= Renita Holmes =

American housing campaigner

Renita Holmes is an American housing activist. She runs consulting practice OUR Homes, specializing in issues related to African-American and inner-city women.

== Early life ==
Holmes was raised by a single mother with 11 children. She was raised in foster care, where she experienced and witnessed abuse. She began a landscaping company as a teenager, later hiring formerly incarcerated women.

== Career and activism ==
Holmes lives in Little Haiti, Miami, where rent has been raising due to rising sea levels. She calls this climate gentrification, in which the poor are pushed out by the rich for climate reasons.

Holmes runs business and property consulting practice OUR Homes and campaigns for housing rights for marginalized communities. She also helps local housing agencies on issues related to African-American and inner-city women. Holmes's work and other activism frequently bring her into conflict with the Miami government and leadership, and has reportedly included physical altercations.
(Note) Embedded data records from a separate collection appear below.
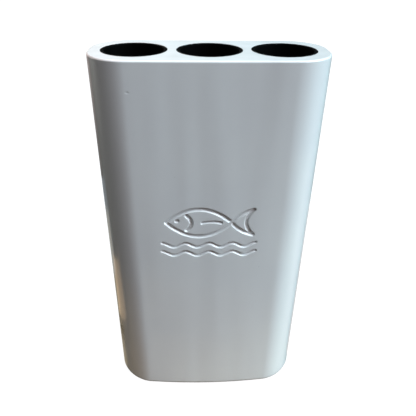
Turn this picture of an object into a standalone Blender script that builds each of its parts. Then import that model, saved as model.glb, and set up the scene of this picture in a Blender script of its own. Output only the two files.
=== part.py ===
"""Triple fishing-rod holder: a drafted stadium-plan moulding around three lined bores.

Metres, +Z up. The origin is the centre of the underside, +X to the right, -Y the crowned front
and +Y the flat back. Run it with: blender --background --python part.py
"""

import math

import bmesh
import bpy
from mathutils import Matrix, Vector

MM = 0.001
GAP = 0.3 * MM  # clearance between neighbouring solids

# Casing
HEIGHT = 325 * MM
TOP_HALF_WIDTH = 93 * MM
TOP_HALF_DEPTH = 36.5 * MM
DRAFT = math.radians(1.0)
MID_PLANE = 0.75 * MM  # Y of the plane through the bores and the round ends
FRONT_LINE = -37.25 * MM  # Y of the front's middle line, which is upright
END_RADIUS = 30.5 * MM
WALL = 3 * MM
TOP_EDGE_RADIUS = 1.6 * MM
BOTTOM_EDGE_RADIUS = 5 * MM
CORNER_STEPS = 8
FRONT_STEPS = 10
EDGE_STEPS = 4
WALL_ROWS = 6

# Bores and liner tubes
BORE_PITCH = 58 * MM
BORE_RADIUS = 25.7 * MM
TUBE_RADIUS = BORE_RADIUS - GAP
TUBE_WALL = 2.3 * MM
TUBE_RECESS = 0.4 * MM
ROUND_STEPS = 36

# Base: the plate lies flush in a rebate, under a gasket and a ledge
RIM_WIDTH = 7 * MM
LEDGE_WIDTH = 10 * MM
LEDGE_THICKNESS = 4 * MM
PLATE_THICKNESS = 4 * MM
GASKET_THICKNESS = 0.9 * MM
LEDGE_BOTTOM = PLATE_THICKNESS + GASKET_THICKNESS + 2 * GAP
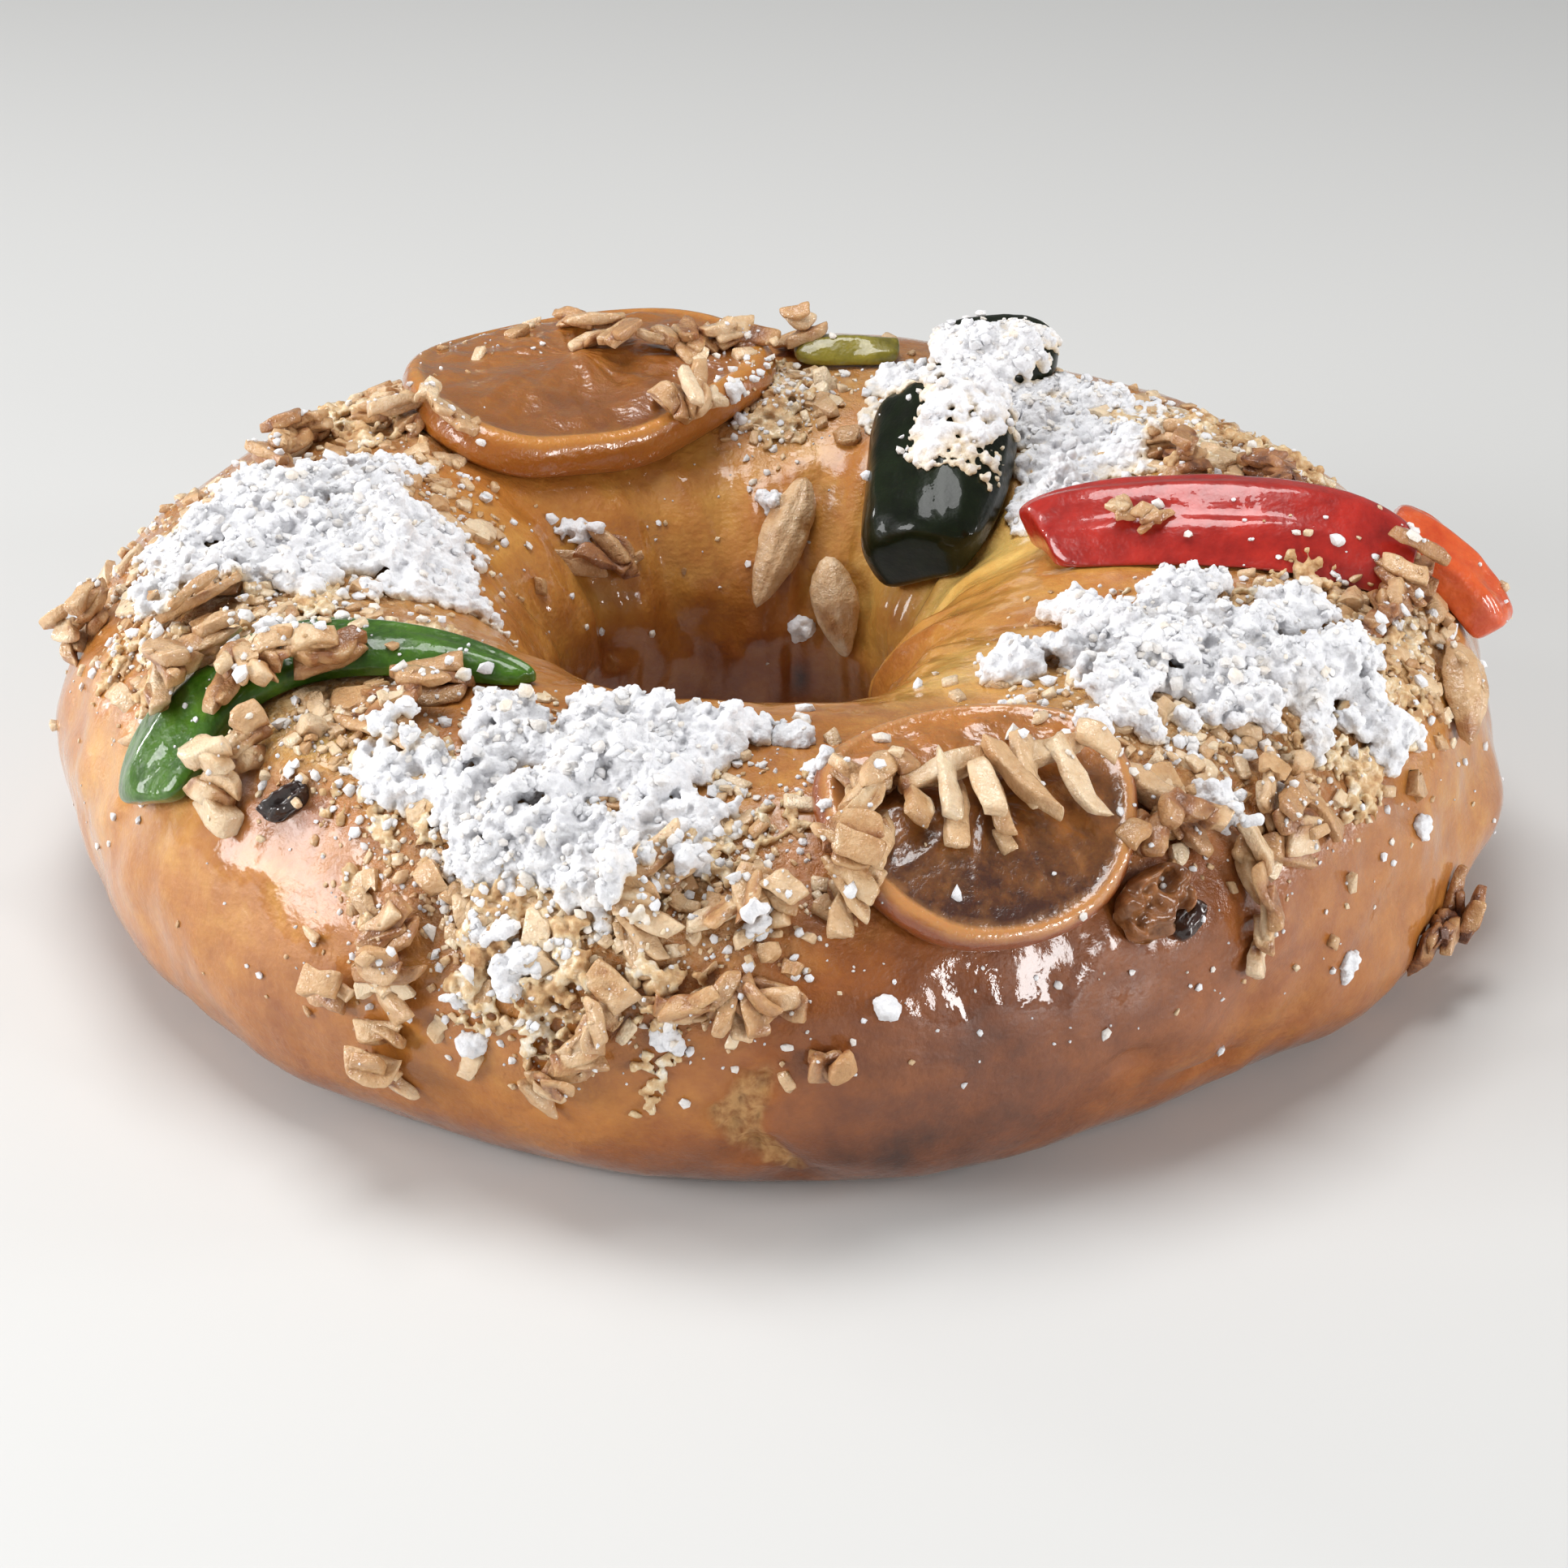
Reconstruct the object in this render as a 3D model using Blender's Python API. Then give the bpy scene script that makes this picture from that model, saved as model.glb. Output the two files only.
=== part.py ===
"""A roscon de reyes: a glazed ring loaf set with candied fruit, clusters of chopped almonds and drifts of sugar.

Metres, +Z up. The loaf stands on its flat base at z = 0, centred on the origin.

Places on the loaf are two angles in degrees. `ring` goes round the loaf, 0 at +X and 90 at +Y. `lean` goes
round the dough's own section, seen from the core line inside it: 0 points outwards, 90 up and 180 into the hole.
"""

import math
import random

import bmesh
import bpy
from mathutils import Matrix, Vector, noise
from mathutils.bvhtree import BVHTree

# ---------------------------------------------------------------- driving dimensions
CORE_RADIUS = 0.080        # the circle inside the dough that every section is drawn round
CORE_HEIGHT = 0.026
FOOT_REACH = 1.18          # how far the lower half would bulge past the core height, before the base flattens it
UPPER_ROUNDNESS = 2.15     # superellipse powers of the section above and below the core line
LOWER_ROUNDNESS = 2.6
RING_STEPS = 64
SECTION_STEPS = 18
RING_CENTRE = (0.0, 0.0057)   # sets the loaf, toppings included, in the middle of the origin

SEAT_GAP = 0.0004          # a topping stands this far off what carries it
DOUGH_GAP = 0.00035        # and is cut back this far from the dough
FIT_GAP = 0.0007           # and from the corners of a neighbour, which leaves about half of that at its faces

# hand-shaped dough is uneven: the radius outside, the radius of the hole and the height at ring angles
OUTER_RADIUS_AT = {
    0: 0.122, 30: 0.118, 60: 0.117, 90: 0.118, 120: 0.119, 150: 0.122,
    180: 0.125, 210: 0.122, 240: 0.121, 270: 0.122, 300: 0.118, 330: 0.118,
}
HOLE_RADIUS_AT = {
    0: 0.021, 45: 0.027, 90: 0.030, 135: 0.034, 180: 0.039,
    215: 0.044, 250: 0.046, 280: 0.042, 308: 0.026, 338: 0.015,
}
HEIGHT_AT = {0: 0.062, 45: 0.061, 90: 0.062, 135: 0.063, 180: 0.063, 225: 0.062, 270: 0.061, 315: 0.062}

# swellings and hollows of the crust: ring, lean, rise, and how wide each is in ring and lean degrees
SWELLINGS = (
    (-14, -6, 0.0040, 6, 12),      # a blister on the right flank
    (100, 190, 0.0050, 16, 22),    # dough pushed into the hole
    (-30, -30, 0.0030, 14, 20),    # the fold where the strand's ends were joined
    (-48, -20, -0.0020, 7, 25),
    (232, 50, 0.0015, 10, 14),     # over the raisin at the left
    (150, 150, -0.0020, 8, 25),
    (60, 175, -0.0020, 9, 20),
    (300, -25, -0.0020, 8, 14),
)


# ---------------------------------------------------------------- the loaf's surface
def between_stations(degrees, stations):
    """Eases round the ring between the values given at a few angles."""
    angles = sorted(stations)
    degrees %= 360
    for here, there in zip(angles, angles[1:] + [angles[0] + 360]):
        if here <= degrees < there:
            share = (degrees - here) / (there - here)
            share = share * share * (3 - 2 * share)
            return stations[here] * (1 - share) + stations[there % 360] * share
    return stations[angles[0]]


def turn_between(a, b):
    """The signed difference of two angles in degrees, from -180 to 180."""
    return (a - b + 180) % 360 - 180


def section_reach(ring, lean):
    """How far the crust lies from the core line, before the base is flattened."""
    out, up = math.cos(math.radians(lean)), math.sin(math.radians(lean))
    if out > 0:
        side = between_stations(ring, OUTER_RADIUS_AT) - CORE_RADIUS
    else:
        side = CORE_RADIUS - between_stations(ring, HOLE_RADIUS_AT)
    rise = between_stations(ring, HEIGHT_AT) - CORE_HEIGHT if up > 0 else CORE_HEIGHT * FOOT_REACH
    power = UPPER_ROUNDNESS if up > 0 else LOWER_ROUNDNESS
    reach = (abs(out / side) ** power + abs(up / rise) ** power) ** (-1 / power)
    for at_ring, at_lean, swell, wide, high in SWELLINGS:
        away = (turn_between(ring, at_ring) / wide) ** 2 + (turn_between(lean, at_lean) / high) ** 2
        reach += swell * math.exp(-away)
    return reach


def dough_point(ring, lean, grow=0.0):
    """A point of the crust. grow moves it outwards, base included."""
    out, up = math.cos(math.radians(lean)), math.sin(math.radians(lean))
    reach = section_reach(ring, lean) + grow
    if up < 0:
        reach = min(reach, (CORE_HEIGHT + grow) / -up)
    radius, height = CORE_RADIUS + reach * out, CORE_HEIGHT + reach * up
    angle = math.radians(ring)
    x, y = RING_CENTRE
    return Vector((x + radius * math.cos(angle), y + radius * math.sin(angle), height))


def dough_frame(ring, lean):
    """The crust's point and its unit directions there: along the ring, up the section, and straight out."""
    step = 0.5
    here = dough_point(ring, lean)
    along = (dough_point(ring + step, lean) - dough_point(ring - step, lean)).normalized()
    climb = dough_point(ring, lean + step) - dough_point(ring, lean - step)
    outward = along.cross(climb).normalized()
    return here, along, outward.cross(along).normalized(), outward


def wrapped(ring, lean, turn, x, y, lift):
    """Lays the flat point (x, y), raised by lift, on the crust round (ring, lean). turn swings x from along the ring."""
    swing = math.radians(turn)
    along = x * math.cos(swing) - y * math.sin(swing)
    climb = x * math.sin(swing) + y * math.cos(swing)
    reach = section_reach(ring, lean)
    lean_here = lean + math.degrees(climb / reach)
    radius = CORE_RADIUS + reach * math.cos(math.radians(lean_here))
    ring_here = ring + math.degrees(along / radius)
    here, _, _, outward = dough_frame(ring_here, lean_here)
    return here + outward * lift


# ---------------------------------------------------------------- objects and materials
def finish(name, colour, roughness):
    """A plain material in the part's colour."""
    made = bpy.data.materials.new(name)
    made.use_nodes = True
    shader = made.node_tree.nodes["Principled BSDF"]
    shader.inputs["Base Color"].default_value = (*colour, 1)
    shader.inputs["Roughness"].default_value = roughness
    shader.inputs["Metallic"].default_value = 0.0
    return made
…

In 2016, Holmes was honored by the Miami Commission for risking her life to save a teenager injured by a bullet.

In 2020, a video of Holmes hugging a police officer during the George Floyd protests went viral.

Holmes is a fellow of Cleo Institute's Empowering Resilient Women program.

In 2023, she was named on the BBC's 100 Women list as one of the world's inspiring and influential women.

== Personal life ==
Holmes is a senior living with disabilities.

Holmes lost a child to gun violence.